Thursday, November 12, 2009

Teaching at the Speed of the Internet

I'm always trying to make music history come alive for my students, so when a colleague mentioned that she wanted to get some pianos tuned in historical temperaments for her advanced ear training class, I jumped at the chance to have my early music history students experience the temperaments for themselves. Our piano technician tuned three harpsichords for us, one in just intonation, one in meantone, and one in Kirnberger well temperament. He then took the time to explain to the students why these various temperaments existed and the types of music written for them (if you'd like to know more details, let me know in the comments). Once he was finished demonstrating, he invited the students to come and try out the harpsichords. One student came down and tried a bit of Scarlatti, another played a little Bach. Then, one of my jazz studies majors, decided to try a little improv on the Kirnberger and modulated all over the place. Now, all of these temperaments have keys that aren't fully in tune, though the well tempering does make all keys usable; just some are more usable than others. When he modulated, he was able to find all the bad keys and the result was amazing.

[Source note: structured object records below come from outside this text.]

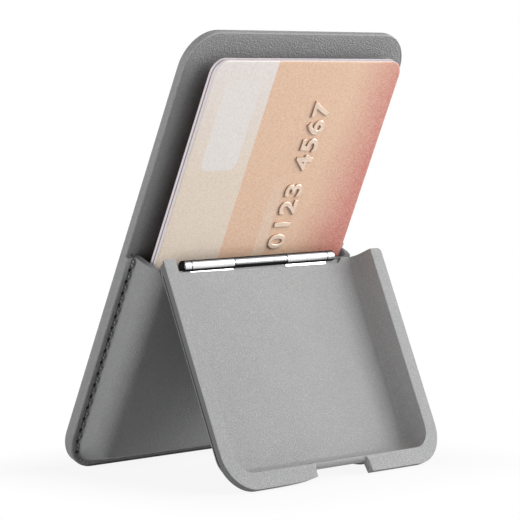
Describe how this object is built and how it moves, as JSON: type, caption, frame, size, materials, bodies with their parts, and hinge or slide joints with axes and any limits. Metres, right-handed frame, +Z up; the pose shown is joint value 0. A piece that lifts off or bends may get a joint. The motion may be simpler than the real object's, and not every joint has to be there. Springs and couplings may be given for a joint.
{
  "type": "magnetic phone wallet",
  "caption": "Leather card wallet that clings to a phone by a ring of magnets, with a moulded pocket and a hinged lid that folds down as a stand.",
  "frame": {"origin": "middle of the underside of the open wallet's box, on the surface that it stands on", "axes": "+X to the wallet's right seen from the card side, along the hinge pin; -Y towards the foot of the lid; +Z up"},
  "size_m": [0.0632, 0.0498, 0.0881],
  "materials": {
    "leather_grey": "fine pebbled grain, matt",
    "thread_grey": "twisted polyester",
    "hinge_steel": "polished",
    "shield_steel": "rolled sheet",
    "magnet_nickel": "nickel plated",
    "board_black": "matt",
    "card_sand": "plain laminated card",
    "card_rose": "plain laminated card"
  },
  "bodies": {
    "wallet": {"back_cover": "leather_grey", "core_board": "board_black", "shunt_ring": "shield_steel", "alignment_magnet": "magnet_nickel", "card_shield": "shield_steel", "keeper_left": "shield_steel", "keeper_right": "shield_steel", "ring_magnet_01": "magnet_nickel", "ring_magnet_02": "magnet_nickel", "ring_magnet_03": "magnet_nickel", "ring_magnet_04": "magnet_nickel", "ring_magnet_05": "magnet_nickel", "ring_magnet_06": "magnet_nickel", "ring_magnet_07": "magnet_nickel", "ring_magnet_08": "magnet_nickel", "ring_magnet_09": "magnet_nickel", "ring_magnet_10": "magnet_nickel", "ring_magnet_11": "magnet_nickel", "ring_magnet_12": "magnet_nickel", "ring_magnet_13": "magnet_nickel", "ring_magnet_14": "magnet_nickel", "ring_magnet_15": "magnet_nickel", "ring_magnet_16": "magnet_nickel", "front_lining": "leather_grey", "pocket_shell": "leather_grey", "pocket_stiffener": "board_black", "pocket_lining": "leather_grey", "seam_thread_left": "thread_grey", "seam_thread_right": "thread_grey", "hinge_leaf_pocket": "hinge_steel", "hinge_pin": "hinge_steel", "card_front": "card_sand", "card_rear": "card_rose"},
    "lid": {"lid_cover": "leather_grey", "lid_lining": "leather_grey", "lid_board": "board_black", "clasp_magnet_left": "magnet_nickel", "clasp_magnet_right": "magnet_nickel", "hinge_leaf_lid": "hinge_steel"}
  },
  "joints": [
    {"name": "lid_hinge", "type": "hinge", "parent": "wallet", "child": "lid", "pos_m": [0, -0.0012, 0.04187], "axis": [1, 0, 0], "range_deg": [-133.4, 5]}
  ]
}
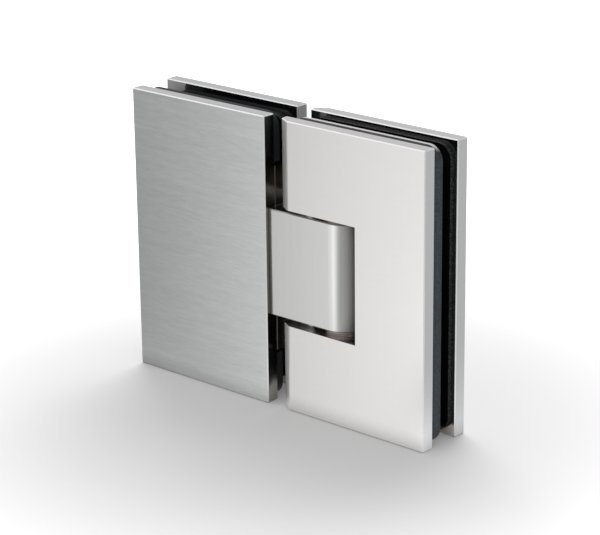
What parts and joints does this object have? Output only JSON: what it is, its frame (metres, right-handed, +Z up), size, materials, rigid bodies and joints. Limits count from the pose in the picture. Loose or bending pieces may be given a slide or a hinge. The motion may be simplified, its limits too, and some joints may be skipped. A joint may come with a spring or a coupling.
{
  "type": "shower door hinge",
  "caption": "Glass-to-glass shower door hinge with flat clamping plates, rubber gaskets and a round-ended knuckle that turns on a vertical pin.",
  "frame": {"origin": "on the plane of the lower edges, under the middle of the closed hinge", "axes": "+X from the fixed wing towards the door wing, +Y from the front plates to the back plates, +Z up along the pin"},
  "size_m": [0.1134, 0.0196, 0.09],
  "materials": {
    "brushed_plate": "brushed along the plates",
    "body_metal": "satin, brushed upwards",
    "carrier_metal": "milled",
    "gasket_rubber": "smooth sheet",
    "screw_steel": "turned",
    "pin_steel": "ground",
    "spring_steel": "drawn square wire",
    "bush_bronze": "sintered",
    "washer_steel": "stamped"
  },
  "bodies": {
    "fixed_wing": {"fixed_front_plate": "brushed_plate", "fixed_back_plate": "brushed_plate", "fixed_front_gasket": "gasket_rubber", "fixed_front_thin_gasket": "gasket_rubber", "fixed_back_gasket": "gasket_rubber", "fixed_back_thin_gasket": "gasket_rubber", "hinge_body": "body_metal", "fixed_clamp_screws": "screw_steel", "body_screws": "screw_steel", "upper_bush": "bush_bronze", "lower_bush": "bush_bronze", "detent_spring": "spring_steel", "detent_plug": "screw_steel"},
    "door_wing": {"door_front_plate": "brushed_plate", "door_back_plate": "brushed_plate", "door_front_gasket": "gasket_rubber", "door_first_thin_gasket": "gasket_rubber", "door_second_thin_gasket": "gasket_rubber", "door_back_gasket": "gasket_rubber", "pin_carrier": "carrier_metal", "pivot_pin": "pin_steel", "upper_thrust_washer": "washer_steel", "lower_thrust_washer": "washer_steel", "pin_set_screws": "screw_steel", "door_clamp_screws": "screw_steel", "carrier_screws": "screw_steel"},
    "plunger": {"detent_plunger": "pin_steel"}
  },
  "joints": [
    {"name": "door_swing", "type": "hinge", "parent": "fixed_wing", "child": "door_wing", "pos_m": [0.02025, 0, 0.045], "axis": [0, 0, 1], "range_deg": [-90, 90]},
    {"name": "plunger_slide", "type": "slide", "parent": "fixed_wing", "child": "plunger", "axis": [-1, 0, 0], "range_m": [0, 0.0007], "stiffness_N_per_m": 8000, "springref_m": -0.003, "deforming": ["detent_spring"]}
  ]
}
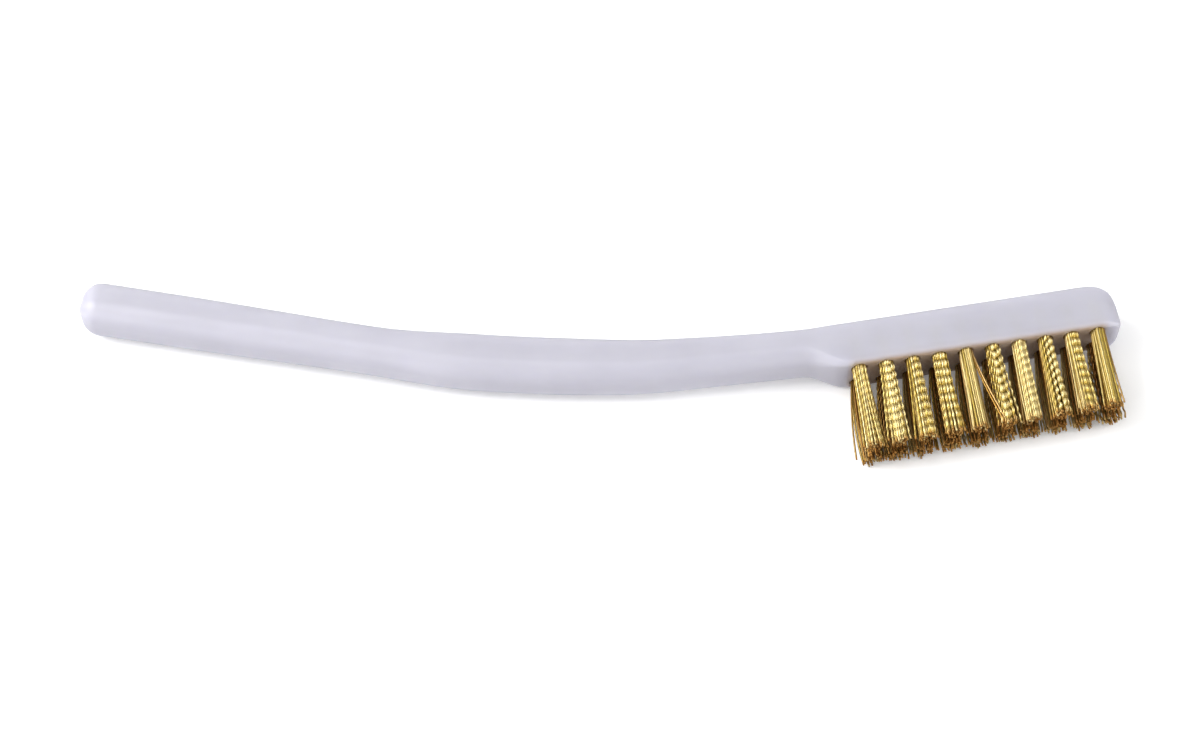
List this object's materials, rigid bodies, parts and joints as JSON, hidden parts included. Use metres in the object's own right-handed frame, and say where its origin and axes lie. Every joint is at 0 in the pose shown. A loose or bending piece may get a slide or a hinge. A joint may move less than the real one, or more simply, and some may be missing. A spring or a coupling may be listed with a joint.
{
  "type": "club groove brush",
  "caption": "Toothbrush-shaped brush for cleaning club grooves: rows of crimped brass wire tufts anchored in blind holes of a milky white moulded handle.",
  "frame": {"origin": "centre of the brush's footprint, on the surface that it lies on with one flat side down", "axes": "+X along the brush from the handle's end to the head's tip, wires to -Y, +Z across the width"},
  "size_m": [0.174, 0.0318, 0.0084],
  "materials": {
    "handle_plastic": "milky white, slightly see-through polypropylene moulding with a soft satin surface",
    "wire_brass": "bright crimped brass wire, darker between the wires",
    "anchor_steel": "flat rolled steel strip, cut square"
  },
  "bodies": {
    "root": {"anchor_left_01": "anchor_steel", "anchor_left_02": "anchor_steel", "anchor_left_03": "anchor_steel", "anchor_left_04": "anchor_steel", "anchor_left_05": "anchor_steel", "anchor_left_06": "anchor_steel", "anchor_left_07": "anchor_steel", "anchor_left_08": "anchor_steel", "anchor_left_09": "anchor_steel", "anchor_left_10": "anchor_steel", "anchor_right_01": "anchor_steel", "anchor_right_02": "anchor_steel", "anchor_right_03": "anchor_steel", "anchor_right_04": "anchor_steel", "anchor_right_05": "anchor_steel", "anchor_right_06": "anchor_steel", "anchor_right_07": "anchor_steel", "anchor_right_08": "anchor_steel", "anchor_right_09": "anchor_steel", "anchor_right_10": "anchor_steel", "handle": "handle_plastic", "wire_tuft_left_01": "wire_brass", "wire_tuft_left_02": "wire_brass", "wire_tuft_left_03": "wire_brass", "wire_tuft_left_04": "wire_brass", "wire_tuft_left_05": "wire_brass", "wire_tuft_left_06": "wire_brass", "wire_tuft_left_07": "wire_brass", "wire_tuft_left_08": "wire_brass", "wire_tuft_left_09": "wire_brass", "wire_tuft_left_10": "wire_brass", "wire_tuft_right_01": "wire_brass", "wire_tuft_right_02": "wire_brass", "wire_tuft_right_03": "wire_brass", "wire_tuft_right_04": "wire_brass", "wire_tuft_right_05": "wire_brass", "wire_tuft_right_06": "wire_brass", "wire_tuft_right_07": "wire_brass", "wire_tuft_right_08": "wire_brass", "wire_tuft_right_09": "wire_brass", "wire_tuft_right_10": "wire_brass"}
  },
  "joints": []
}
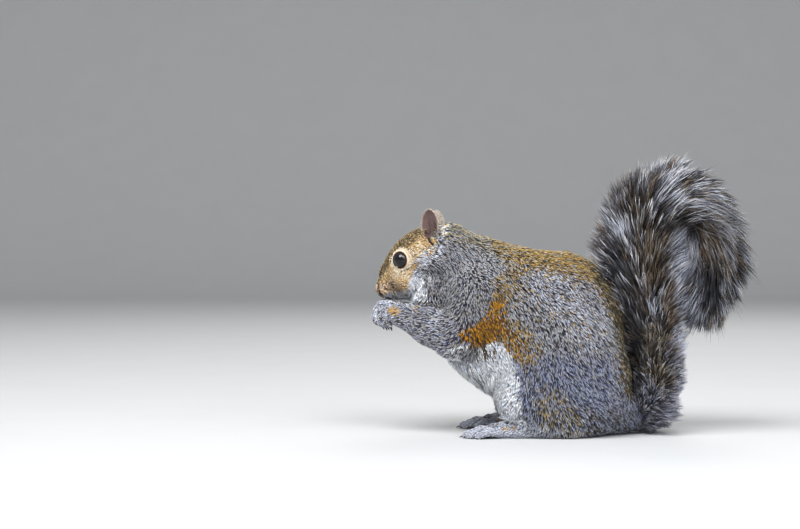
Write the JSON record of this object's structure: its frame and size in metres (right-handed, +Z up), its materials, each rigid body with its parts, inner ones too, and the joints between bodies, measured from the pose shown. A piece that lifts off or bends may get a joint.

After the demonstration, we headed back up to the classroom and discussed the various instrumental genres that wrote in those temperaments. When I got back to my office after class, a student had e-mailed me the following video:

That's right, a friend of his videoed my jazz student and then posted it to youtube while we were walking back up to the classroom. My classroom is instantly expanded where the students can now go back and hear the temperaments whenever they want. Technology is truly changing teaching.